Aerobic and anaerobic degradation of profluralin and trifluralin.

The degradation of profluralin [N-(cyclopropylmethyl)-alpha,alpha,alpha-trifluoro-2,6-dinitro-N-propyl-p-toluidine] and trifluralin (alpha,alpha,alpha-trifluoro-2,6-dinitro-N,N-dipropyl-p-toluidine) was studied under aerobic and anaerobic soil conditions. Three soils (Goldsboro loamy sand, Cecil loamy sand, Drummer clay loam) were each treated with 1 ppmw herbicide; anaerobic conditions were maintained by flooding. Soil samples were extracted monthly and subjected to TLC analysis. No degradation was detected in sterile controls. Aerobic degradation of both herbicides was greatest in the Cecil loamy sand soil over the entire incubation period. Degradation of profluralin in Cecil soil under aerobic conditions was 86 percent after 4 months with three products detected; 83 percent of the trifluralin was degraded with two products detected. Anaerobic degradation accounted for 72 percent of the profluralin and 78 percent of the trifluralin after 4 months.

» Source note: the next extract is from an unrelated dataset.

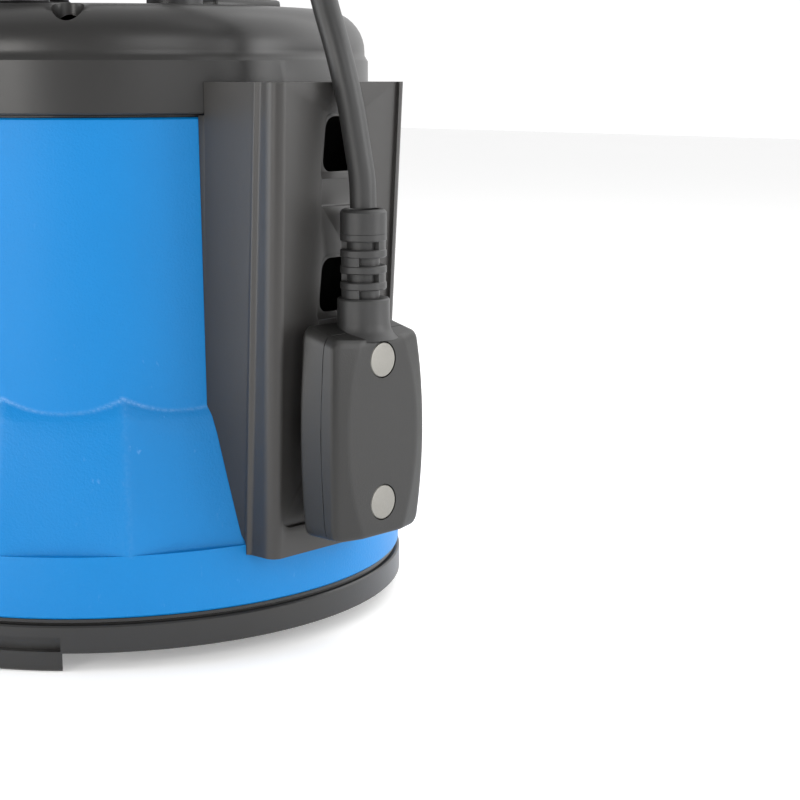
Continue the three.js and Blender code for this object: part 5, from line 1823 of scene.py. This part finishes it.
@dataclass
class Studio:
    """Pale floor, soft lights and the camera.

    Attributes:
        floor_size: side of the floor in metres.
        floor_glow: how far the floor's own light lifts its shadows.
        lens: focal length in millimetres on a 36 mm sensor.
        place: the camera's place in metres.
        heading: direction looked in, from +X towards +Y, in degrees.
        pitch: degrees looked down.
        front_light: strength of the surround on the camera's side.
        back_light: strength of the surround behind the pump.
        lights: name, place, size, power in watts and colour of each light.
    """

    floor_size: float = 8.0
    floor_glow: float = 0.26
    lens: float = 81.0
    place: Point = (0.5141, -0.4017, 0.18555)
    heading: float = 132.8
    pitch: float = 10.38
    front_light: float = 0.35
    back_light: float = 1.05
    lights: Sequence[tuple[str, Point, float, float, Point]] = field(default_factory=lambda: (
        ("key", (0.45, 0.85, 0.85), 1.3, 8.0, (1.0, 1.0, 1.0)),
        ("side", (-0.45, -0.80, 0.25), 0.5, 3.6, (1.0, 1.0, 1.0)),
        ("strip", (0.24, -1.0, 0.30), 0.34, 2.8, (1.0, 0.98, 0.95)),
        ("fill", (1.15, -0.30, 0.55), 0.6, 3.0, (1.0, 1.0, 1.0)),
        ("rim", (1.0, 0.50, 0.35), 0.5, 4.4, (1.0, 1.0, 1.0)),
        ("top", (-0.3, 0.2, 1.5), 1.8, 3.6, (1.0, 1.0, 1.0)),
    ))

    def build(self) -> None:
        """Sets the camera, lights, floor and surround."""
        self.camera()
        for name, place, size, power, colour in self.lights:
            self.area(name, Vector(place), size, power, colour)
        self.floor()
        self.surround()
        bpy.context.scene.view_settings.view_transform = "Standard"

    def camera(self) -> None:
        """The camera, at its place and heading."""
        data = bpy.data.cameras.new("camera")
        data.lens = self.lens
        data.sensor_width = 36.0
        data.clip_start = 0.01
        body = bpy.data.objects.new("camera", data)
        bpy.context.collection.objects.link(body)
        heading, pitch = math.radians(self.heading), math.radians(self.pitch)
        forward = Vector((math.cos(heading) * math.cos(pitch), math.sin(heading) * math.cos(pitch),
                          -math.sin(pitch)))
        body.location = self.place
        body.rotation_mode = "QUATERNION"
        body.rotation_quaternion = forward.to_track_quat("-Z", "Y")
        bpy.context.scene.camera = body

    @staticmethod
    def area(name: str, place: Vector, size: float, power: float, colour: Point) -> None:
        """Adds one soft square light aimed at the pump's middle.

        Args:
            name: the light's name.
            place: where it hangs.
            size: its side.
            power: its power in watts.
            colour: its colour.
        """
        data = bpy.data.lights.new(name, "AREA")
        data.size = size
        data.energy = power
        data.color = colour
        lamp = bpy.data.objects.new(name, data)
        bpy.context.collection.objects.link(lamp)
        lamp.location = place
        lamp.rotation_mode = "QUATERNION"
        lamp.rotation_quaternion = (Vector((0, 0, 0.1)) - place).to_track_quat("-Z", "Y")

    def floor(self) -> None:
        """A wide pale floor with a plain matt finish, just under the feet."""
        Bench.clear()
        bpy.ops.mesh.primitive_plane_add(size=self.floor_size, location=(0, 0, -0.2 * MM))
        floor = bpy.context.object
        floor.name = "floor"
        g = Graph("floor")
        tone = g.noise(3.0, 1.0)
        base = g.blend(tone, (0.97, 0.97, 0.97, 1), (0.99, 0.99, 0.99, 1))
        floor.data.materials.append(g.close({
            "Base Color": base, "Roughness": 0.7,
            "Emission Color": (1.0, 1.0, 1.0, 1.0), "Emission Strength": self.floor_glow,
        }))

    def surround(self) -> None:
        """A white surround behind the pump that falls off to grey in front of it, by direction."""
        world = bpy.data.worlds.new("surround")
        world.use_nodes = True
        tree = world.node_tree
        sky = tree.nodes["Background"]
        sky.inputs["Color"].default_value = (1, 1, 1, 1)
        place = tree.nodes.new("ShaderNodeTexCoord")
        turn = math.radians(self.heading)
        dot = tree.nodes.new("ShaderNodeVectorMath")
        dot.operation = "DOT_PRODUCT"
        dot.inputs[1].default_value = (math.cos(turn), math.sin(turn), 0.0)
        tree.links.new(place.outputs["Generated"], dot.inputs[0])
        shade = tree.nodes.new("ShaderNodeMapRange")
        shade.inputs["From Min"].default_value = -0.5
        shade.inputs["From Max"].default_value = 0.75
        shade.inputs["To Min"].default_value = self.front_light
        shade.inputs["To Max"].default_value = self.back_light
        tree.links.new(dot.outputs["Value"], shade.inputs["Value"])
        tree.links.new(shade.outputs["Result"], sky.inputs["Strength"])
        bpy.context.scene.world = world


# ---------------------------------------------------------------- run


def main() -> None:
    logging.basicConfig(level=logging.INFO, format="%(name)s %(message)s")
    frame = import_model()
    Studio().build()
    paints = Paintbox()
    paints.dress_nodes(frame)
    Cable(paints).build()
    casing = Casing(paints)
    casing.build()
    for assembly in (Base(paints), Cover(paints), Handle(paints), Discharge(paints), Glands(paints),
                     Screws(paints), Rail(paints, casing), Sensor(paints)):
        assembly.build()
        LOG.info("%s done", type(assembly).__name__)


if __name__ == "__main__":
    main()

Degradation of both herbicides increased with incubation time for the first 3 months and decreased slightly thereafter. Generally there was more extensive degradation (percent and in number of products formed) of profluralin than trifluralin under the conditions tested. More degradation products were detected for both herbicides under aerobic conditions than under anaerobic conditions.